A foot-long Greyhound Bus, from the mid 1950s, with faces of blonde schoolchildren painted on tin tabs in the windows, is among the unusual road vehicles on view, along with a camping trailer attached to a 1955 Oldsmobile. Printed in bright primary colors, the latter is a scene of nuclear family domestic bliss, fifties style: Dad at the steering wheel, Mom at his side, and kids in the back seat.

The buriki industry was not immune to the rising cultural importance of manga and anime. The exhibition features a 1962 Cadillac Eldorado Biarritz convertible issued in the early 1960s with a miniature figure of Maguma Taishi–known as Ambassador Magma, the hero of Osamu Tezuka’s popular manga story of the same name–in the driver’s seat.
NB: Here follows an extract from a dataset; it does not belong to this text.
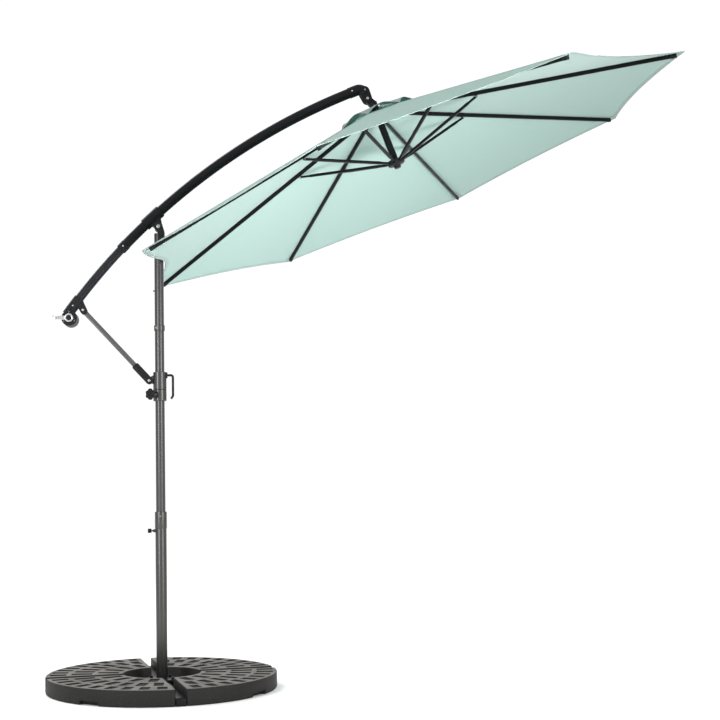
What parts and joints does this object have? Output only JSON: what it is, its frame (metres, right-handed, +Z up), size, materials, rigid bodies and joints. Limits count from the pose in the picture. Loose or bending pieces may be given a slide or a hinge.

Buriki: Japanese Tin Toys from the Golden Age of the American Automobile, The Yoku Tanaka Collection takes the story of Japanese tin-toy cars to the mid-1960s. In five to ten year’s time, nearly all of the more than a dozen toy companies in the industry had gone out of business, overwhelmed by competition from plastic. “Despite its inevitable victory on grounds of cost and safety, plastic could never approach the sense of the ‘real thing’ that is conveyed by the large, beautifully crafted tin-plate masterpieces,” concludes Earle.